Cada vez mais as pessoas se mostram interessadas na cultura do lugar, não apenas nos Jogos. Assim, minha mensagem para vocês no Rio de Janeiro, em São Paulo, na Bahia e em todas as outras cidades é que apliquem algum dinheiro para ter um festival cultural extraordinário. O mundo inteiro volta os olhos para esse momento, então, trata-se de uma oportunidade de mostrar que tipo de país vocês querem ser.
Para além dos holofotes da Copa e das olimpíadas, nós ocupamos posição de destaque no cenário internacional da economia criativa?
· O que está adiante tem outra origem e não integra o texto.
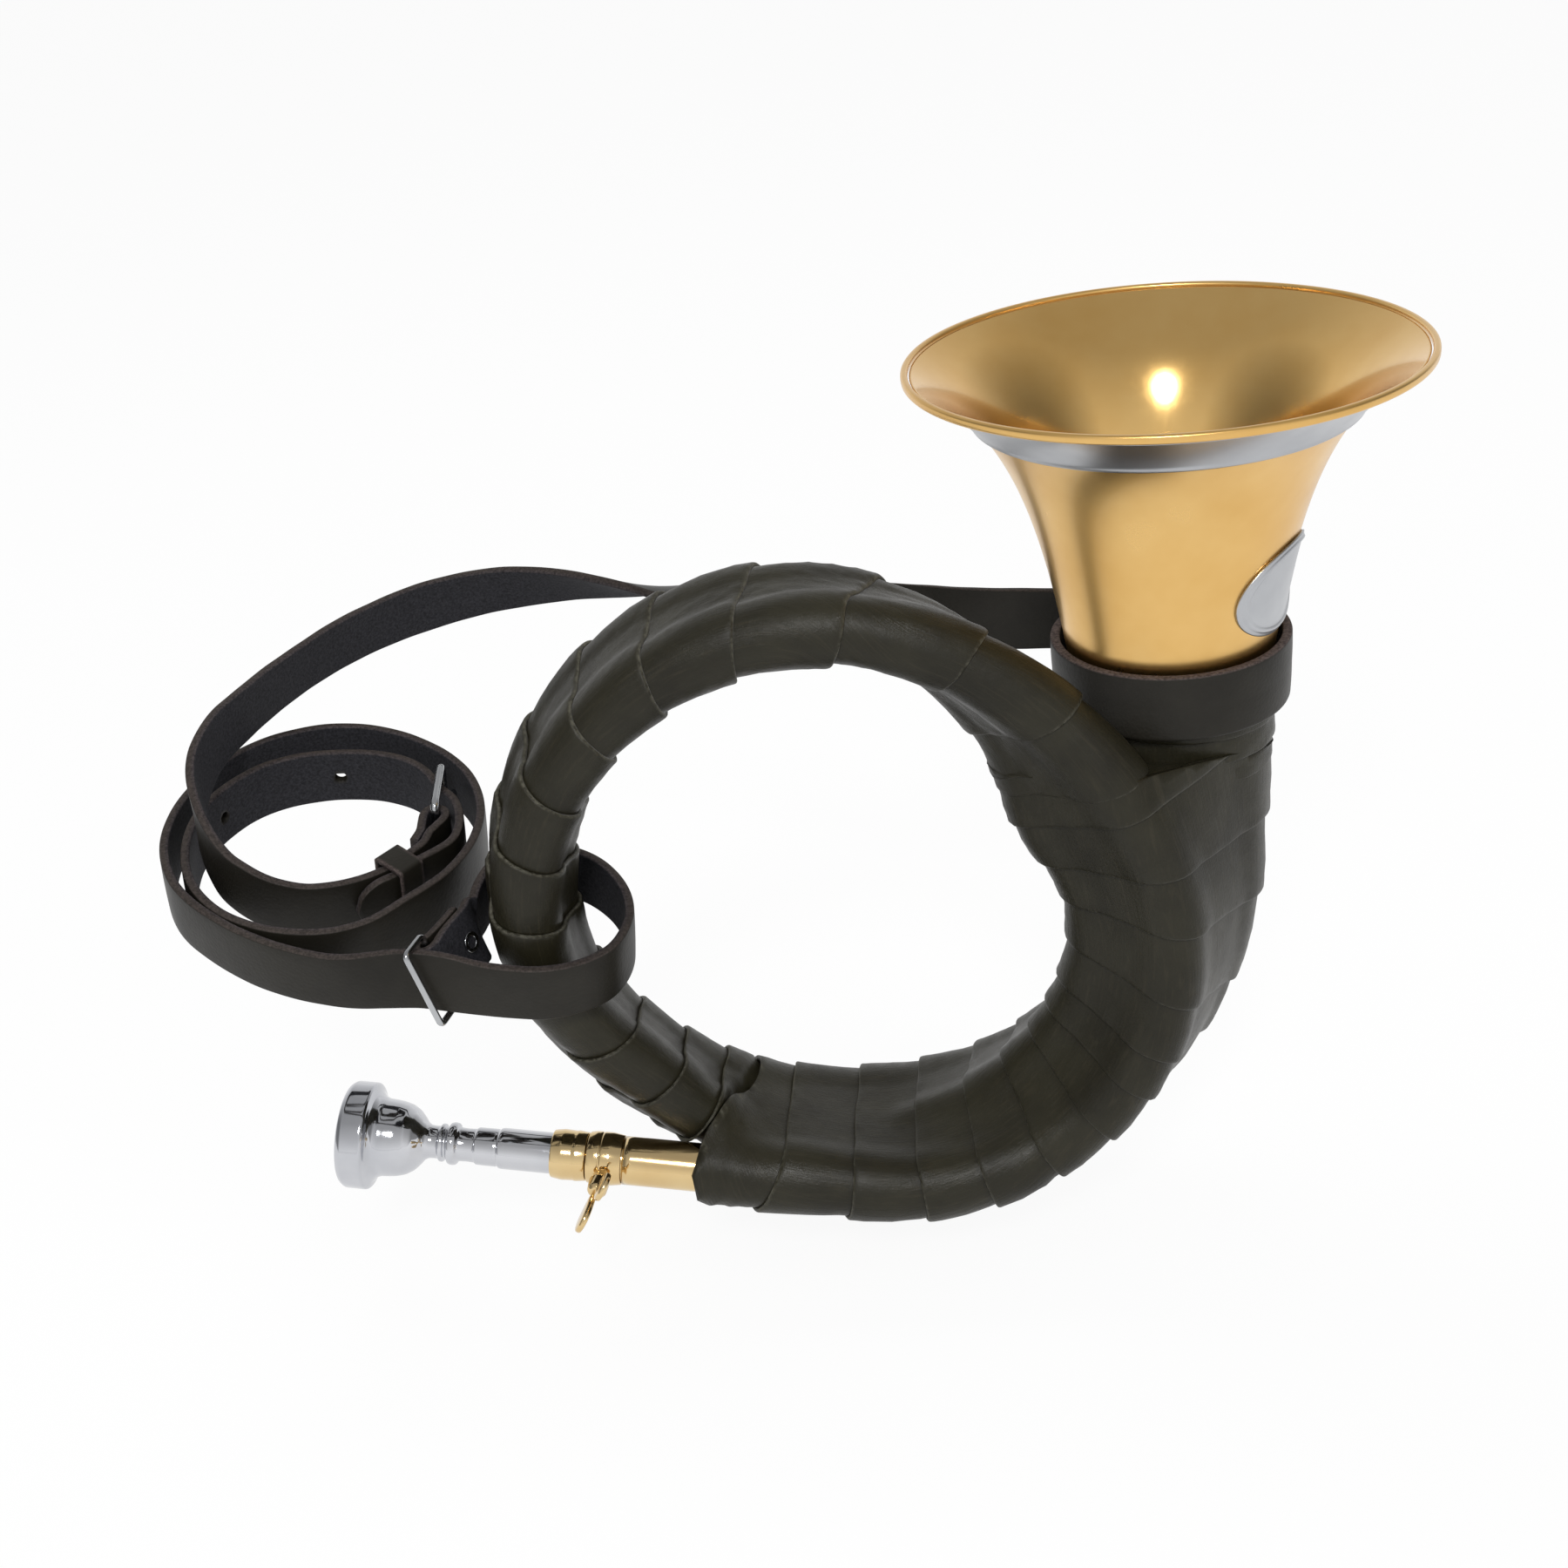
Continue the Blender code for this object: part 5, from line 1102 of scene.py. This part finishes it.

Vocês estão indo bem e, conforme a economia cresce, a fatia da economia criativa também tende a crescer. Reforço que vocês têm indivíduos extremamente criativos nas mais diversas áreas. Claro que há dificuldades, especialmente pela competição internacional, e, em alguns setores específicos, pela concorrência da mídia on-line. Mas existe, em minha opinião, um subaproveitamento dessa capacidade criativa e inventiva e são muito os fatores para isso, mas, no geral, vocês são muito conhecidos e respeitados pela habilidade criativa.
E quando foi, na sua vida, que você começou a olhar a economia com olhos criativos?
Eu acredito que sempre tive a percepção da criatividade, mas foi na juventude que fiquei realmente interessado na mecânica, no funcionamento da atividade. No começo, eu estava muito envolvido com o conceito da internet e com processos computacionais, mas sempre achava que faltava algo. Faltava ali algum ativo criativo individual, algo que todos nós temos. Comecei, então, a pesquisar essa demanda criativa, essa resposta inventiva do conhecimento. Minha intenção era saber como as pessoas respondem ao conhecimento, não sobre o conhecimento em si mesmo. Eu também queria saber mais sobre essa dinâmica de resposta ao conhecimento – entender como as pessoas se expressam diante desse know-how. A partir daí, essa multiplicidade faz parte da minha vida.